#### Goal of the exercise:
Pick out each line containing the string "starting" and copy it.

#### Input material:
********

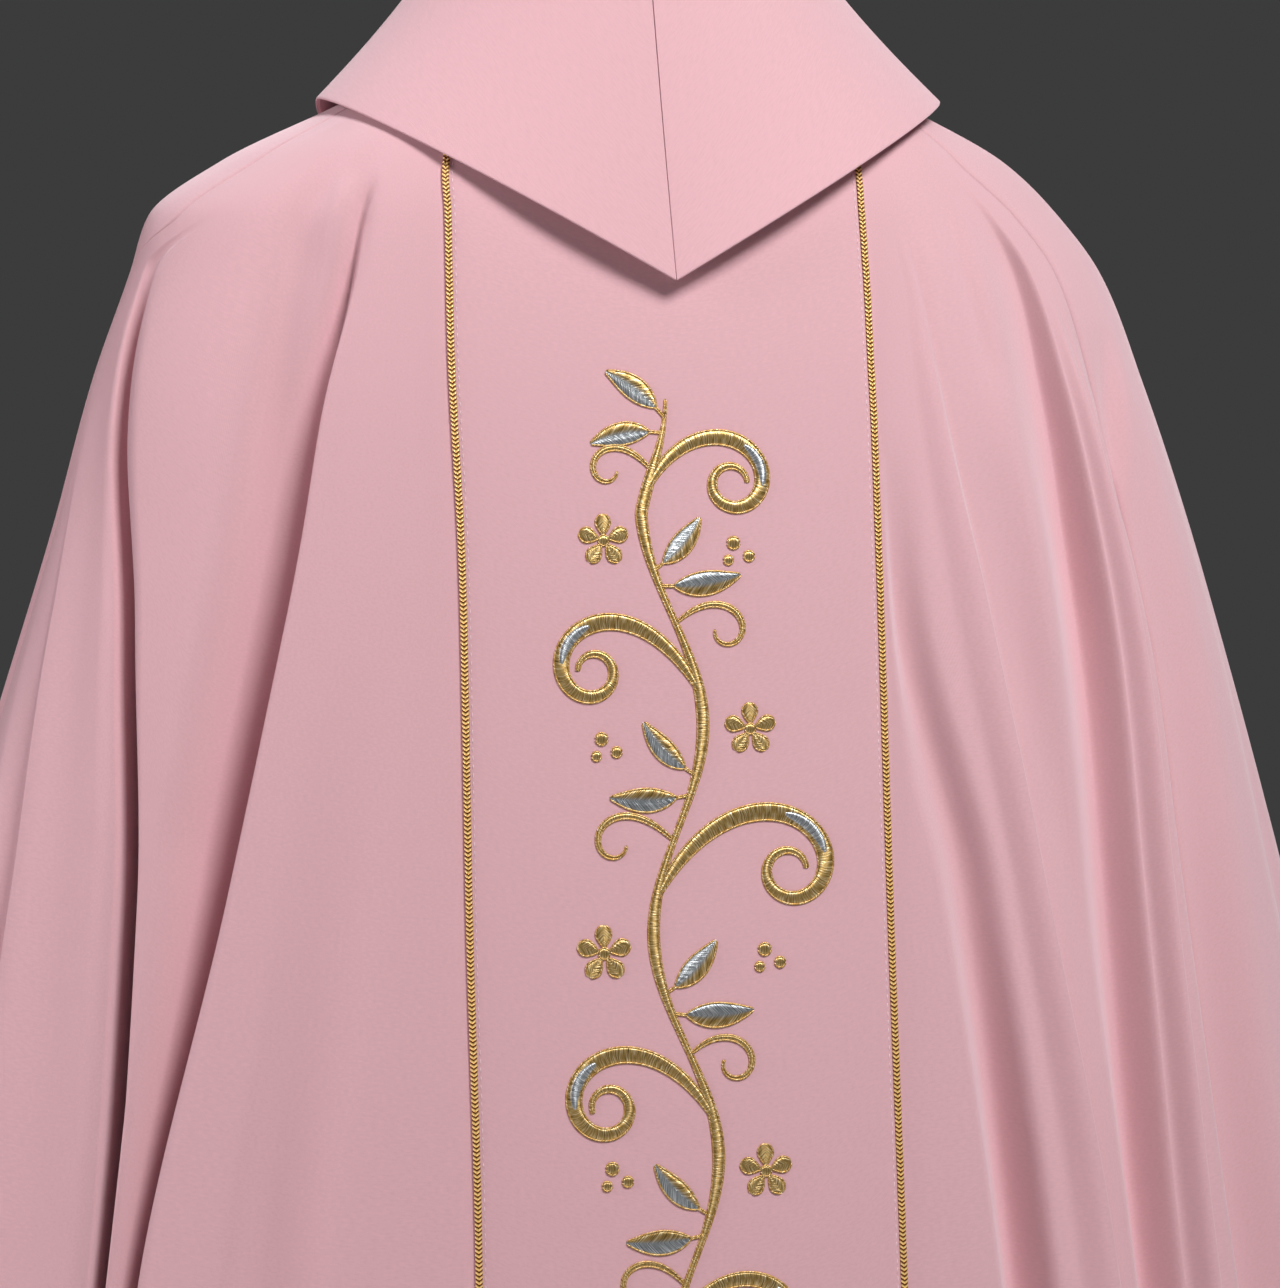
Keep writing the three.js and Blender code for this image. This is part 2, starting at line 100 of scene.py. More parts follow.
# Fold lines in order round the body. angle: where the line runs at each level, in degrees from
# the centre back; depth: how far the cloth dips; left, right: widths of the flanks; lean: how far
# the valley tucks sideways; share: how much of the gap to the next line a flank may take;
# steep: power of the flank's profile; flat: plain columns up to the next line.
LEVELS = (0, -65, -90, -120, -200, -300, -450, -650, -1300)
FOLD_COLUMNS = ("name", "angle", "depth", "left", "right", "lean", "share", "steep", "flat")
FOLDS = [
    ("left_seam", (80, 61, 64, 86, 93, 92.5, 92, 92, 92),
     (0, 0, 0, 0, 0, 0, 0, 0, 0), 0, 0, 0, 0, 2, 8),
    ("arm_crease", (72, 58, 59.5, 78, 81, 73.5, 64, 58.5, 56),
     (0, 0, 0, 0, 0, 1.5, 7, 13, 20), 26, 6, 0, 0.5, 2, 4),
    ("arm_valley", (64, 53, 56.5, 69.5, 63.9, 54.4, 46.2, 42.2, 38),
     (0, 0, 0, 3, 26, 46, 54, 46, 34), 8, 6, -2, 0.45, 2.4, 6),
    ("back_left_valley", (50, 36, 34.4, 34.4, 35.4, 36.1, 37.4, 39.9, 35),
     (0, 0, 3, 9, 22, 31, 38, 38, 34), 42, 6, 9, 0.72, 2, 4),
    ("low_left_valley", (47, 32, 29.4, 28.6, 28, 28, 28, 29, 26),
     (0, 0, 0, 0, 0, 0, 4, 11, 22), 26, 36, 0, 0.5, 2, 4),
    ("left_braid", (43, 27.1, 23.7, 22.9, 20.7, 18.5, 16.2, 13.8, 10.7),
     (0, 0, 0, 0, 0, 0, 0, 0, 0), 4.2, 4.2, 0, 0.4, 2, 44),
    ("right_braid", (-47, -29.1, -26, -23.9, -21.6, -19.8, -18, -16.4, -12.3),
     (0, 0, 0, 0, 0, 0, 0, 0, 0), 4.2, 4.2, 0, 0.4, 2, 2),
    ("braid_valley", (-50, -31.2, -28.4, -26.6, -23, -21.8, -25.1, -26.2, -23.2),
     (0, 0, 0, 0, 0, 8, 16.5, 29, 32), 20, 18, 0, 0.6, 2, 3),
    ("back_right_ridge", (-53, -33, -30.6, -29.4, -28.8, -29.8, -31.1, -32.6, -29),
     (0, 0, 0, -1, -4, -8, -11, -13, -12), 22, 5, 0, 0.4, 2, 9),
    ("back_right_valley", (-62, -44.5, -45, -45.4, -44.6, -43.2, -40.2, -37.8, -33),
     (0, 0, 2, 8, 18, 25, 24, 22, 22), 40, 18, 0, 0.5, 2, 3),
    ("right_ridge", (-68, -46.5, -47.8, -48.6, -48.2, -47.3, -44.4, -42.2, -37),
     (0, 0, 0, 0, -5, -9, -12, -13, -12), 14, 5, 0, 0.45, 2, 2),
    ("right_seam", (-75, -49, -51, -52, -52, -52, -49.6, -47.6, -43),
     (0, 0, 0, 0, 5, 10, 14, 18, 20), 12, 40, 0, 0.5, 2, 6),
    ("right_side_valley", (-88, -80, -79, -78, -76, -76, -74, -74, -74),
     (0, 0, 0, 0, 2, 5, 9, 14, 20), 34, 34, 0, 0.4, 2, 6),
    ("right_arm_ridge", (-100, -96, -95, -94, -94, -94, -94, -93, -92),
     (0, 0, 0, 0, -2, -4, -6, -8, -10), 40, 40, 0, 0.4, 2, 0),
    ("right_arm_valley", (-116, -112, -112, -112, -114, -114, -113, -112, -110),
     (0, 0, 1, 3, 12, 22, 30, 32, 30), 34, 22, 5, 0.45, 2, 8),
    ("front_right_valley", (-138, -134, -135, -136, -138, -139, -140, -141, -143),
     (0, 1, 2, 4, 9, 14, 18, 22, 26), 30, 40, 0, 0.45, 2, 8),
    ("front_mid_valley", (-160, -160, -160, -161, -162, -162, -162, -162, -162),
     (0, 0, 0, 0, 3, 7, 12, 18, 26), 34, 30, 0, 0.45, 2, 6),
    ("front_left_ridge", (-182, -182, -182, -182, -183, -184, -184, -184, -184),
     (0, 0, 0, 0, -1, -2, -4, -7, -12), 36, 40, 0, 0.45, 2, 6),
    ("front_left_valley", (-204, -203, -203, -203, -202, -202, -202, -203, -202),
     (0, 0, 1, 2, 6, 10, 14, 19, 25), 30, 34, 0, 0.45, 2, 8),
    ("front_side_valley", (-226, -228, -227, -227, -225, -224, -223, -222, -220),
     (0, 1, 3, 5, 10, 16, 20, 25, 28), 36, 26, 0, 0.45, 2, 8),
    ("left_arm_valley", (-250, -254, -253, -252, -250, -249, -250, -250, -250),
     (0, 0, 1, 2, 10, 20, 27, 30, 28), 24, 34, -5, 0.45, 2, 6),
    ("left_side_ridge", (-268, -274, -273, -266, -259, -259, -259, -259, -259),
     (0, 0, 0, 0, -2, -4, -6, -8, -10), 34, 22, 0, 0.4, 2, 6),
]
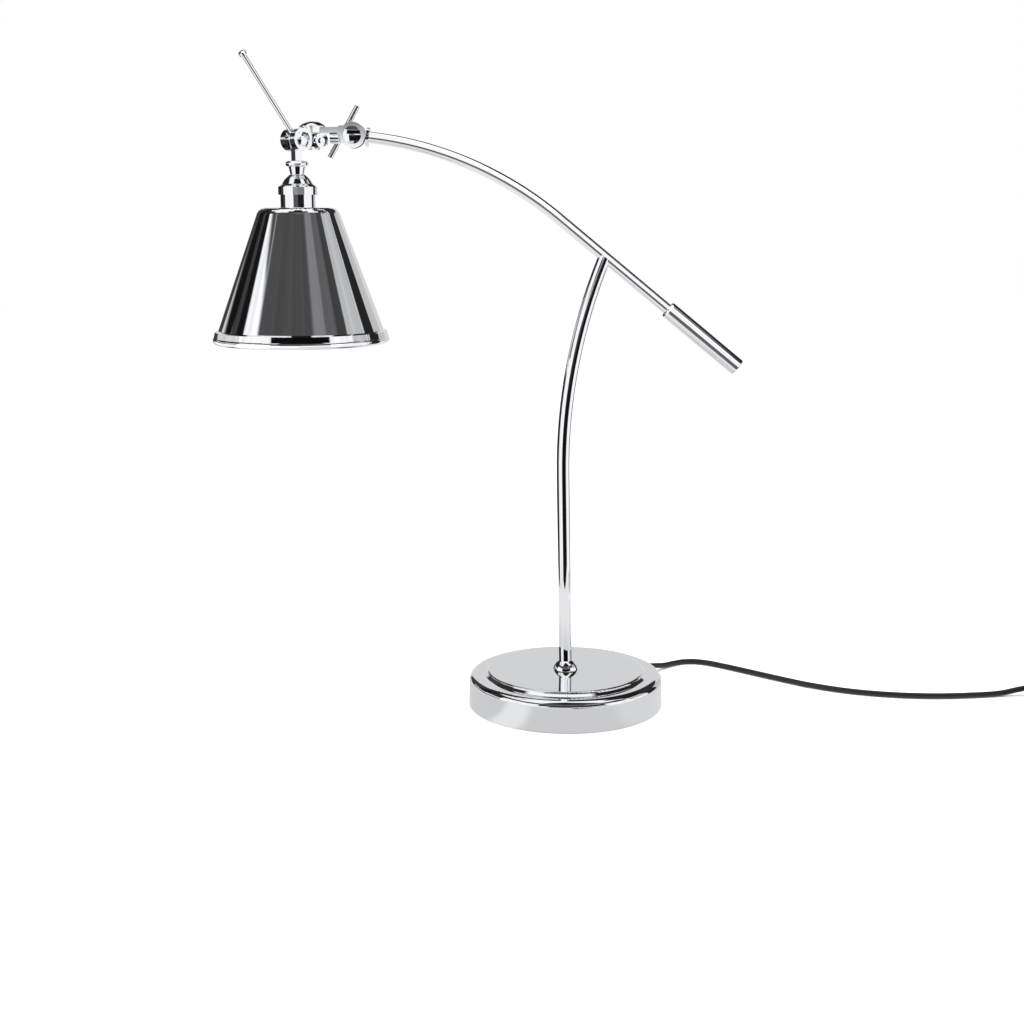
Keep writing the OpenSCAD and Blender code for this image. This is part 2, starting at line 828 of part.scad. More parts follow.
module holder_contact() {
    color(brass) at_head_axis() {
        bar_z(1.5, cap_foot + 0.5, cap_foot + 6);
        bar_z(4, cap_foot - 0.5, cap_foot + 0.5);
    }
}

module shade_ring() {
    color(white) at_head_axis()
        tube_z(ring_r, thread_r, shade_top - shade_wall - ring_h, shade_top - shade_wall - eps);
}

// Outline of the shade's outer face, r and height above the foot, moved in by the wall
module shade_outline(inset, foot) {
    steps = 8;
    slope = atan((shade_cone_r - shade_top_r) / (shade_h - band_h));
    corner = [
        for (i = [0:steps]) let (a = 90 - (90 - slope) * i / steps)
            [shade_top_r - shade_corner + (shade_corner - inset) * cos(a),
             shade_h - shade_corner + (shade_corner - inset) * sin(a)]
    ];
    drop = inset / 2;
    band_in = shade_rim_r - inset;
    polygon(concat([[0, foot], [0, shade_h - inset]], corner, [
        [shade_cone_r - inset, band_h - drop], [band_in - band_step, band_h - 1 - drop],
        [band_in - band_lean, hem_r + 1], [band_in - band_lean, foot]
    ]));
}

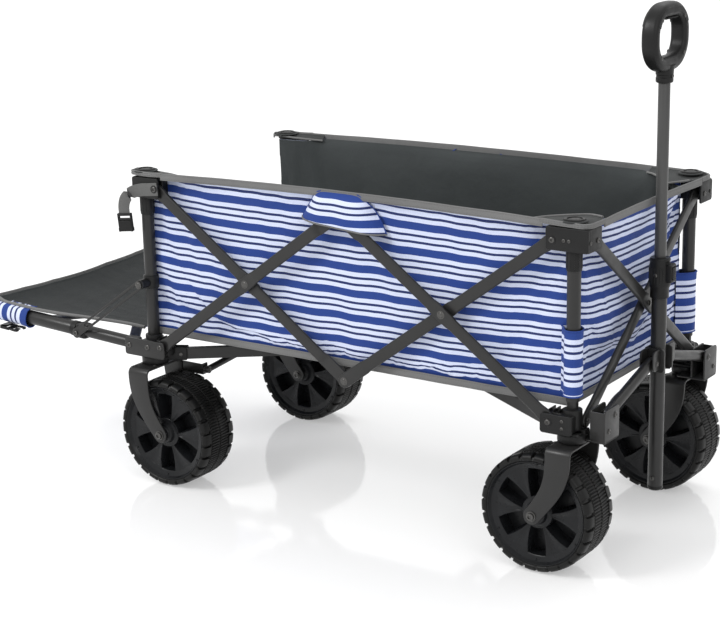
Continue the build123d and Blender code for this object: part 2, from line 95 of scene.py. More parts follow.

********

#### Expected output:
Keep writing the three.js and Blender code for this image. This is part 2, starting at line 100 of scene.py. More parts follow.
Keep writing the OpenSCAD and Blender code for this image. This is part 2, starting at line 828 of part.scad. More parts follow.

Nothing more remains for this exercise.